* **Directive**:
Return the lines exactly as they stand, from the first of the material through the line containing "TWIST_ABOUT = 0.4".

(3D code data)
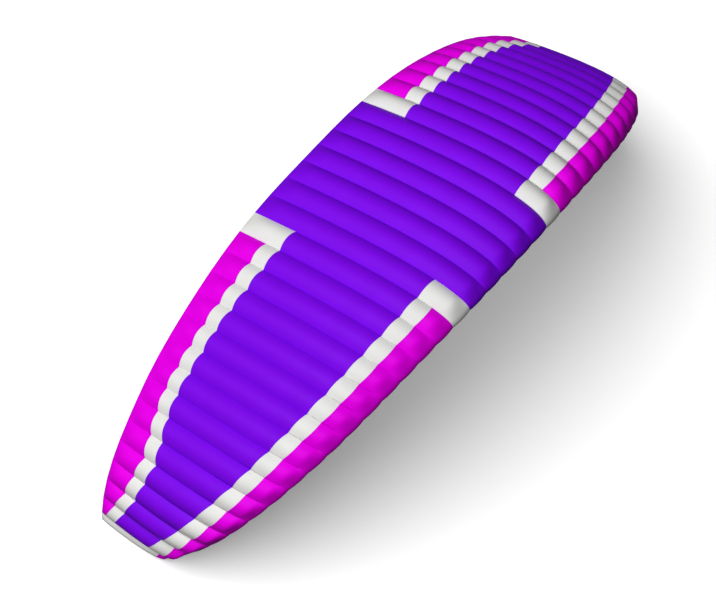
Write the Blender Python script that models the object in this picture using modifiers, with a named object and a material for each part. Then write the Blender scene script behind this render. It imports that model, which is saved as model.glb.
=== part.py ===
"""A ram-air paraglider wing: an arched canopy of 39 sewn cells that stands, nose up, on its two tips.

It is drawn in the wing's own frame, X along the span, Y from nose to tail and Z up, with the centre
cell's nose at zero. Then it is pitched nose up, until its weight is over its tips, and set down.
Left and right are as seen from in front, and ribs, cells and columns run from left to right.
"""

import math
from collections import namedtuple

import bmesh
import bpy
from mathutils import Matrix, Vector

# Driving dimensions, in metres and degrees.
FLAT_SPAN = 11.0  # along the cloth, from tip to tip
NOSE_UP_DEG = 15.0  # the pitch at which the wing stands
SHEET = 0.002  # ripstop cloth with its seams
GAP = 0.0003  # between pieces that are sewn to each other
TIP_GAP = 0.001  # between a closed tip cell and the last full one, whose noses are swept most
LIP_GAP = 0.0015  # between the nose and the under skin, where a cell has no mouth

CELLS_A_SIDE = 19  # beside the centre cell
CELL_NARROWING = 0.16  # how much narrower the outermost cell is, as a share of the centre one
TIP_CELL_SHARE = 0.47  # the closed tip cell's share of a full cell
OPEN_CELLS = 13  # the cells a side, from the centre, that have a mouth
CELLS_A_SKIN_PANEL = 3  # the cells that one panel of the under skin spans

# The plan, the arch and the aerofoil, from the centre (0) to the tip (1) along the cloth.
Station = namedtuple("Station", "along arc_deg nose_back tail_back twist_deg thickness")
STATIONS = (
    Station(0.00, 0.0, 0.000, 2.945, 0.0, 0.175),
    Station(0.20, 9.5, 0.040, 2.975, 1.0, 0.174),
    Station(0.40, 22.5, 0.200, 2.960, 0.5, 0.172),
    Station(0.60, 33.0, 0.475, 2.945, 1.5, 0.170),
    Station(0.75, 45.5, 0.815, 2.905, 2.75, 0.155),
    Station(0.88, 67.5, 1.270, 2.880, 2.5, 0.141),
    Station(1.00, 90.0, 1.900, 2.850, 0.0, 0.122),
)
ARC_STEPS = 400
TWIST_ABOUT = 0.4  # the chord share that a rib's twist turns about

# The outer ribs' noses are drawn in, back and down, so that the closing rib lies level.
DRAW_WAY = Vector((-0.49, 0.37, -0.79)).normalized()
DRAW_FROM = 0.64  # where it starts, along the cloth

# The aerofoil's thickness law: powers of the chord share and their factors.
THICKNESS_LAW = ((0.5, 0.2969), (1.0, -0.126), (2.0, -0.3516), (3.0, 0.2843), (4.0, -0.1036))
LAW_SCALE = 5.0
UNDER_SHARE = 0.62  # the under side's depth, as a share of the top's height
TAIL_SEAM = 2 * SHEET + GAP  # at the tail the two skins lie on each other

# Rows of points as chord shares: from the tail over the top to the nose, and on to the mouth's lip.
TOP_ROWS = (1.0, 0.94, 0.82, 0.65, 0.5, 0.36, 0.24, 0.14, 0.07, 0.025, 0.006, 0.0)
NOSE_ROWS = (0.004, 0.015)
UNDER_ROWS = (0.015, 0.07, 0.18, 0.36, 0.65, 0.94, 1.0)
MOUTH_BACK = 0.07  # where the mouth ends and the under skin starts
RIB_END = 0.94  # a rib stops here, and the closing ribs alone go on to the tail
BENT_SHEET = 2.6 * SHEET  # the cloth's thickness, measured slantwise at a bent and swept edge
BESIDE_CLOSING_RIB = 1.6 * SHEET + GAP  # from that rib's outside to the under skin's end
RIB_LIFT = 1.1 * SHEET + GAP  # a rib's foot stands this far above the outside of the under skin

ACROSS = 4  # faces across a cell
PUFF = 0.13  # how far a cell's top stands out between its ribs, as a share of its width
UNDER_PUFF = 0.06
PUFF_FADES_FROM = 0.72  # from here to the tail seam the cloth gets flat
PUFF_FADE_POWER = 0.75

PURPLE = (0.22, 0.01, 0.87, 1.0)
WHITE = (0.85, 0.85, 0.83, 1.0)

Rib = namedtuple("Rib", "centre nose chord across square twist thickness draw")


def smooth(name, along, odd=False):
    """A station column, read anywhere along the span by a curve without kinks.

    An odd column changes sign across the centre, as the arc's angle does, and keeps its slope there.
    """
    place = [station.along for station in STATIONS]
    value = [getattr(station, name) for station in STATIONS]
    step = [b - a for a, b in zip(place, place[1:])]
    rise = [(b - a) / d for a, b, d in zip(value, value[1:], step)]
    slope = [0.0]
    for i in range(1, len(step)):
        slope.append((rise[i - 1] * step[i] + rise[i] * step[i - 1]) / (step[i - 1] + step[i]))
    slope.append(2 * rise[-1] - slope[-1])
    if odd:
        slope[0] = 2 * rise[0] - slope[1]
    i = max(j for j in range(len(step)) if along >= place[j])
    t = (along - place[i]) / step[i]
    return (
        value[i] * (1 + 2 * t) * (1 - t) ** 2
        + slope[i] * step[i] * t * (1 - t) ** 2
        + value[i + 1] * t * t * (3 - 2 * t)
        + slope[i + 1] * step[i] * t * t * (t - 1)
    )


def seam_places():
    """How far each rib is from the centre, as a share of the way to the tip."""
    widths = [1 - CELL_NARROWING * (k / CELLS_A_SIDE) ** 2 for k in range(CELLS_A_SIDE + 1)]
    widths[0] /= 2
    widths[-1] *= TIP_CELL_SHARE
    return [sum(widths[: k + 1]) / sum(widths) for k in range(CELLS_A_SIDE + 1)]


def arch_point(along):
    """The arch's X and Z, from walking along the cloth in short steps, and its angle there."""
    step = along / ARC_STEPS
    x = z = 0.0
    for i in range(ARC_STEPS):
        angle = math.radians(smooth("arc_deg", step * (i + 0.5), odd=True))
        x += math.cos(angle) * step * FLAT_SPAN / 2
        z -= math.sin(angle) * step * FLAT_SPAN / 2
    return x, z, math.radians(smooth("arc_deg", along, odd=True))


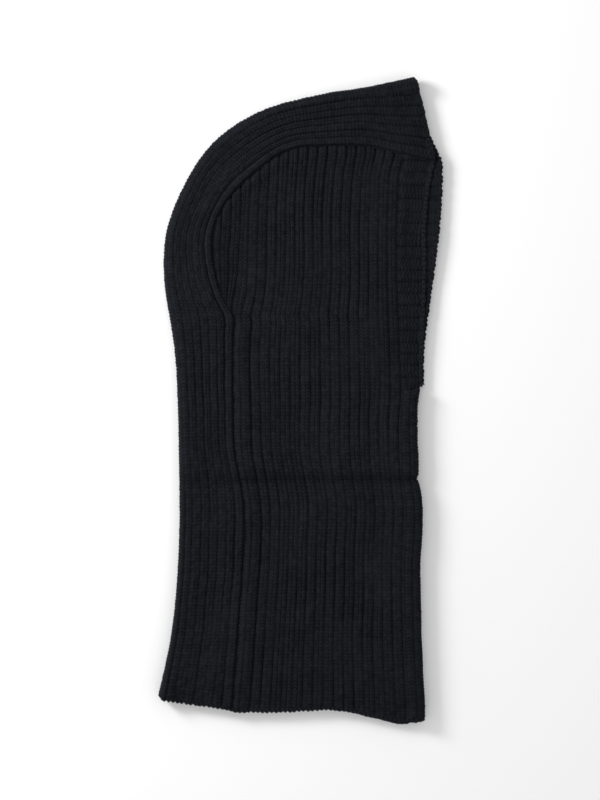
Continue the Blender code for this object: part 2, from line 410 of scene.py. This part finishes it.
def new_sheet(name, mid, depth, cells, half=CLOTH / 2):
    """A closed sheet: a fine outer face that lies depth below its crests, and a coarse inner one."""
    edge_radius = 1.7
    # painted shade: the colour is darkened at the sheet's rolled borders, and the inner face gets one fixed
    # value on the same scale
    painted_border_shade, painted_inner_shade = 0.9, 0.6
    used = cell_corners(cells)
    edge = rolled(border_distance(mid, used), edge_radius)
    normal = sheet_normals(mid)
    outer = mid + normal * ((half - depth) * edge)[..., None]
    index = np.full(used.shape, -1)
    index[used] = np.arange(used.sum())
    r, c = np.nonzero(cells)
    quads = np.stack([index[r, c], index[r, c + 1], index[r + 1, c + 1], index[r + 1, c]], 1)

    kr, kc = LINED_UP
    big = cells[::kr, ::kc]
    ring = np.pad(big, 1)
    inside = ring[:-1, :-1] & ring[1:, :-1] & ring[:-1, 1:] & ring[1:, 1:]
    coarse = index[::kr, ::kc].copy()
    coarse[inside] = int(used.sum()) + np.arange(inside.sum())
    inner = (mid - normal * (half * edge)[..., None])[::kr, ::kc]
    points = np.concatenate([outer[used], inner[inside]])
    # painted shade and highlight on the outer face: darker where the knit lies deep and at the borders,
    # lighter on the crests
    painted_outer_shade = (depth + painted_border_shade * (1 - edge))[used]
    painted_shade = np.concatenate([painted_outer_shade, np.full(int(inside.sum()), painted_inner_shade)])

    faces = inner_faces(big, index, coarse, LINED_UP)
    sizes = [4] * len(quads) + [len(face) for face in faces]
    starts = np.concatenate([[0], np.cumsum(sizes)[:-1]])
    return new_mesh(name, points, np.concatenate([quads.ravel(), *faces]), starts, painted_shade)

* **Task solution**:
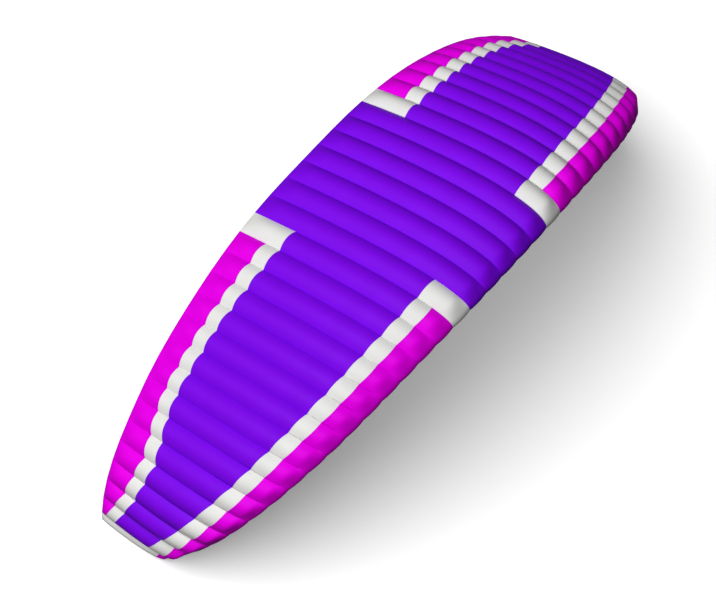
Write the Blender Python script that models the object in this picture using modifiers, with a named object and a material for each part. Then write the Blender scene script behind this render. It imports that model, which is saved as model.glb.
=== part.py ===
"""A ram-air paraglider wing: an arched canopy of 39 sewn cells that stands, nose up, on its two tips.

It is drawn in the wing's own frame, X along the span, Y from nose to tail and Z up, with the centre
cell's nose at zero. Then it is pitched nose up, until its weight is over its tips, and set down.
Left and right are as seen from in front, and ribs, cells and columns run from left to right.
"""

import math
from collections import namedtuple

import bmesh
import bpy
from mathutils import Matrix, Vector

# Driving dimensions, in metres and degrees.
FLAT_SPAN = 11.0  # along the cloth, from tip to tip
NOSE_UP_DEG = 15.0  # the pitch at which the wing stands
SHEET = 0.002  # ripstop cloth with its seams
GAP = 0.0003  # between pieces that are sewn to each other
TIP_GAP = 0.001  # between a closed tip cell and the last full one, whose noses are swept most
LIP_GAP = 0.0015  # between the nose and the under skin, where a cell has no mouth

CELLS_A_SIDE = 19  # beside the centre cell
CELL_NARROWING = 0.16  # how much narrower the outermost cell is, as a share of the centre one
TIP_CELL_SHARE = 0.47  # the closed tip cell's share of a full cell
OPEN_CELLS = 13  # the cells a side, from the centre, that have a mouth
CELLS_A_SKIN_PANEL = 3  # the cells that one panel of the under skin spans

# The plan, the arch and the aerofoil, from the centre (0) to the tip (1) along the cloth.
Station = namedtuple("Station", "along arc_deg nose_back tail_back twist_deg thickness")
STATIONS = (
    Station(0.00, 0.0, 0.000, 2.945, 0.0, 0.175),
    Station(0.20, 9.5, 0.040, 2.975, 1.0, 0.174),
    Station(0.40, 22.5, 0.200, 2.960, 0.5, 0.172),
    Station(0.60, 33.0, 0.475, 2.945, 1.5, 0.170),
    Station(0.75, 45.5, 0.815, 2.905, 2.75, 0.155),
    Station(0.88, 67.5, 1.270, 2.880, 2.5, 0.141),
    Station(1.00, 90.0, 1.900, 2.850, 0.0, 0.122),
)
ARC_STEPS = 400
TWIST_ABOUT = 0.4  # the chord share that a rib's twist turns about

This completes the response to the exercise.